Ed ecco la perorazione finale che non lascia scampo: “Ci sono molti modi per rendere i giovani silenziosi e invisibili. Molti modi di anestetizzarli e addormentarli perché non facciano ‘rumore’, perché non si facciano domande e non si mettano in discussione. ‘State zitti voi!’. Ci sono molti modi di farli stare tranquilli perché non si coinvolgano e i loro sogni perdano quota e diventino fantasticherie rasoterra, meschine, tristi… Cari giovani, sta a voi la decisione di gridare, sta a voi decidervi per l’Osanna della domenica così da non cadere nel ‘crocifiggilo!’ del venerdì… E sta a voi non restare zitti.

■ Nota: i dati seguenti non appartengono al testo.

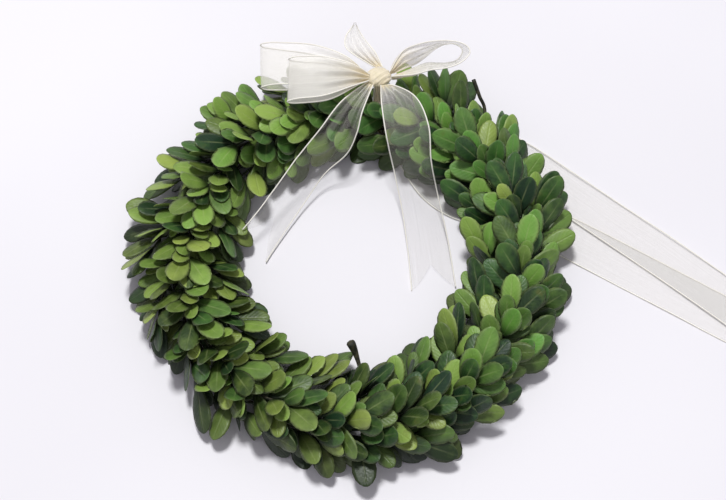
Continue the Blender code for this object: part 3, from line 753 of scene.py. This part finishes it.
def leafFinish():
    look = leafLook
    material, shader = newFinish("preserved leaf", look["freshGreen"], look["roughness"])
    olive, light, own = readMark(shader, "leafToneAndLight", "Color")
    along, across, upper = readMark(shader, "leafPlace", "Vector")
    mottle, grain = speckle(shader, *look["mottle"], own), speckle(shader, *look["grain"], own)
    # Lightness: the leaf's own tone with the painted light from the wreath's top, painted shade towards the
    # leaf's root and painted light towards its tip, painted shade at its edges, and soft mottling
    fromRib = calc("ABSOLUTE", across)
    toneAndPaintedLight = plus(light, about(mottle, 0.5, look["mottling"]))
    toneAndPaintedLight = plus(toneAndPaintedLight, about(along, *look["paintedLightToTip"]))
    toneAndPaintedLight = minus(toneAndPaintedLight, times(fromRib, look["edgeShade"]), True)
    yellow = plus(olive, about(grain, 0.5, look["grainOlive"]), True)
    green = blendColor(toneAndPaintedLight, look["deepGreen"], look["freshGreen"])
    brownish = blendColor(toneAndPaintedLight, look["deepOlive"], look["freshOlive"])
    color = blendColor(yellow, green, brownish)
    # A pale rim, the leaf's paler margin with a painted highlight on it that is brighter on lighter leaves,
    # a pale midrib, a few brown spots, and the underside
    rim = plus(ramp(fromRib, *look["rimLine"]), times(ramp(fromRib, *look["paintedRimHighlight"]), toneAndPaintedLight))
    rib = times(ramp(fromRib, *look["rib"]), ramp(along, *look["ribFade"]))
    color = blendColor(plus(rim, rib, True), color, look["pale"])
    color = blendColor(ramp(mottle, *look["spots"]), color, look["brown"])
    color = blendColor(times(minus(1.0, upper), look["undersideShare"]), color, look["underside"])
    # Painted shade: leaves near the surface are darker, and so is every leaf near its stalk
    height = newNode(shader, "SeparateXYZ", ownPlace(shader)).outputs[2]
    outsidePaintedShade = times(ramp(height, *look["low"]), ramp(along, *look["stalk"]))
    feed(shader, "Base Color", blendColor(outsidePaintedShade, look["shade"], color))
    feed(shader, "Roughness", ramp(grain, *look["shine"]))
    # About ten side veins on each side leave the midrib forward at a slant
    slant = minus(times(along, look["veins"]), times(fromRib, look["veinSlant"]))
    veins = times(calc("SINE", slant), look["veinDepth"])
    relief = plus(plus(veins, ramp(fromRib, *look["groove"])), times(grain, look["grainDepth"]))
    addBump(shader, relief, *look["bump"])
    return material


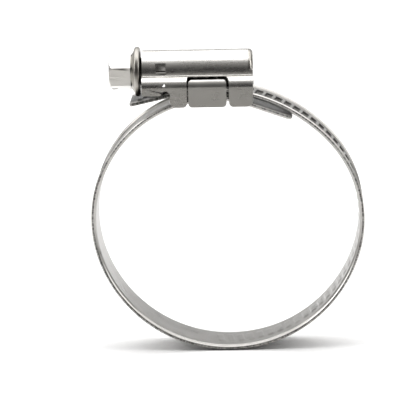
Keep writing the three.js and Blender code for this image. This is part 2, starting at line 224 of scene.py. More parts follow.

Se gli altri tacciono, se noi anziani e responsabili - tante volte corrotti - stiamo zitti, se il mondo tace e perde la gioia, vi domando: voi griderete? Per favore, decidetevi prima che gridino le pietre”.

Mi chiedo se non ci sia qui la sollecitazione ad un nuovo ’68 e ad una mobilitazione dei giovani perché si facciano sentire, e si facciano carico di un nuovo equilibrio in un mondo fuori asse. Il punto debole di questa operazione è che dei giovani debbano essere spinti a venir fuori dalle loro nicchie e che magari si facciano avanti giovani già inquadrati e incanalati in movimenti finalizzati in senso autoreferenziale. Fino a quando si continua a ragionare di giovani in termini di riserva o di categoria da promuovere e da favorire, tutto si risolve  a vantaggio del sistema, che invece dovrebbe cambiare alla radice perché ci siano spazi naturali per tutti, e quindi anche per i giovani, sia nella società che nella chiesa.

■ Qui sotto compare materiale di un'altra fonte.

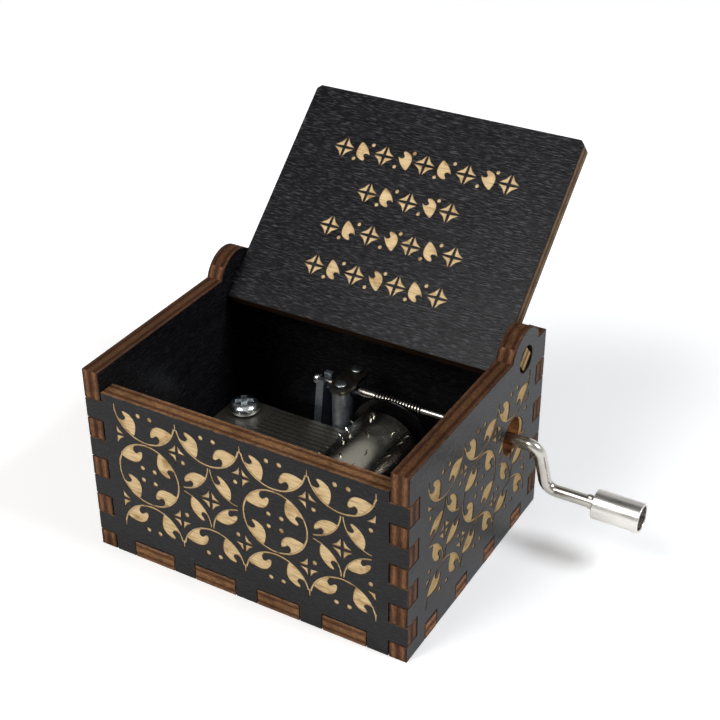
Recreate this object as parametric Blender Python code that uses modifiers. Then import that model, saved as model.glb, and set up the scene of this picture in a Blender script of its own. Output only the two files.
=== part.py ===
"""Hand-cranked music box: a finger-jointed plywood case with a comb and drum movement.

Metres, +Z up. The origin is the centre of the case's underside. The crank is on the +X side,
-Y is the front, and the lid stands open on its tight pivots.
"""

import math

import bmesh
import bpy
from mathutils import Matrix, Quaternion, Vector

# Gaps: between glued or pressed pieces, under a seated piece, and beside a moving one
JOINT_GAP = 0.0002
SEAT_GAP = 0.0003
RUN_GAP = 0.0003

# Case
PLY = 0.0034
CASE_LENGTH = 0.0640
CASE_DEPTH = 0.0516
SIDE_HEIGHT = 0.0382
BACK_DROP = 0.0004
FINGERS = 4
FINGER_HEADROOM = 0.00195
FACE_TABS = 4
FACE_TAB_WIDTH = 0.0087
FACE_TAB_PITCH = 0.01325
SIDE_TABS = 4
SIDE_TAB_WIDTH = 0.0042
SIDE_TAB_PITCH = 0.0114
EAR_RADIUS = 0.0059
CRANK_HOLE_RADIUS = 0.0036
CRANK_HOLE_RISE = 0.0006

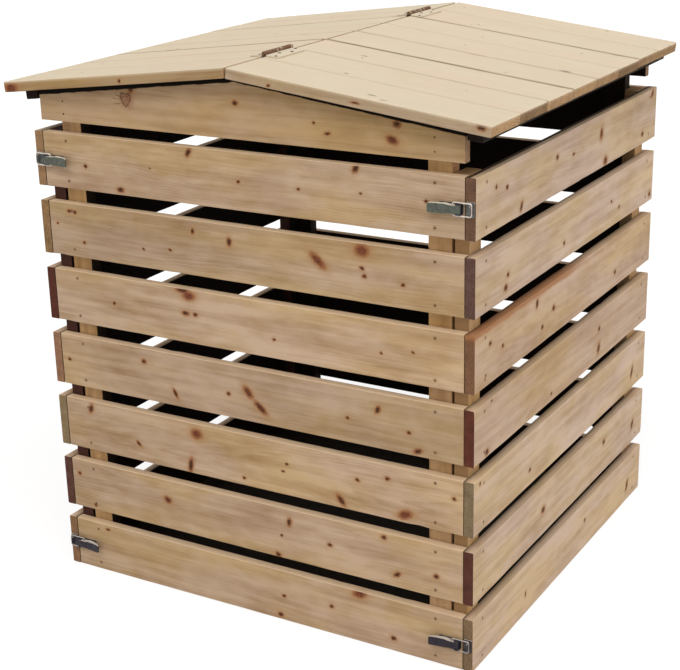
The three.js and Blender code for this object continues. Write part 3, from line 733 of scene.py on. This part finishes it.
def board_mesh(name, length, width, thickness, outline=None, end_round=END_ROUND):
    """A board with X along it, Y across it and Z out of its face, in metres.
    outline(x) gives the lowest and highest Y of a board whose edges aren't parallel."""
    rng = random.Random(f"{SEED} {name} shape")
    points, arrises = board_section(width, thickness)
    stations = board_stations(length, end_round)
    seed = Vector([rng.uniform(-100, 100) for _ in range(3)])
    nicks = [(rng.randrange(4), rng.uniform(-0.5, 0.5) * length,
              rng.uniform(0.3, 1.0) * NICK_DEPTH) for _ in range(4)]
    vertices = []
    for x, pull in stations:
        low, high = outline(x) if outline else (-width / 2, width / 2)
        for (y, z), arris in zip(points, arrises):
            flat = arris is None
            spot = (x * 0.012, y * 0.03, z) if flat else (x * 0.02, arris * 9.0, 0)
            wave = noise.noise(Vector(spot) + seed) * 0.5 + 0.5
            if flat:
                z -= math.copysign(FACE_WANDER * wave, z)
            else:
                worn = EDGE_WANDER * wave * wave
                for nick_arris, nick_x, depth in nicks:
                    if nick_arris == arris:
                        worn += depth * math.exp(-((x - nick_x) / NICK_LENGTH) ** 2)
                y -= math.copysign(worn * 0.7, y)
                z -= math.copysign(worn * 0.7, z)
            y *= 1 - pull / (width / 2)
            z *= 1 - pull / (thickness / 2)
            y = low + (y + width / 2) * (high - low) / width
            vertices.append((x * MM, y * MM, z * MM))
    ring = len(points)
    faces = []
    for station in range(len(stations) - 1):
        for at in range(ring):
            a = station * ring + at
            b = station * ring + (at + 1) % ring
            faces.append((b, a, a + ring, b + ring))
    faces.append(tuple(range(ring)))
    faces.append(tuple(reversed(range(len(vertices) - ring, len(vertices)))))
    return new_mesh(name, vertices, faces)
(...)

Al momento di chiudere queste considerazioni, vedo che mi viene incontro Michele Serra col suo articolo su Francesco e la nipote del leader nero Martin Luther (Un direttorio Papa-Yolanda King contro il nuovo Vietnam delle armi – in “la Repubblica” del 26 marzo 2018), che evoca appunto un “secondo Vietnam”, quello dei morti uccisi in casa: “Una guerra in piena regola contro la quale costruire, finalmente, un ripudio di massa, e molto di più che un ripudio politico: un ripudio esistenziale come quello che, durante la guerra in Vietnam quella vera, così lontana e così assurda, fece da innesco ai moti giovanili di massa degli anni ‘60”.

È troppo dire che Papa Francesco ha acceso la miccia per un nuovo ’68 prossimo venturo? Si starà a vedere!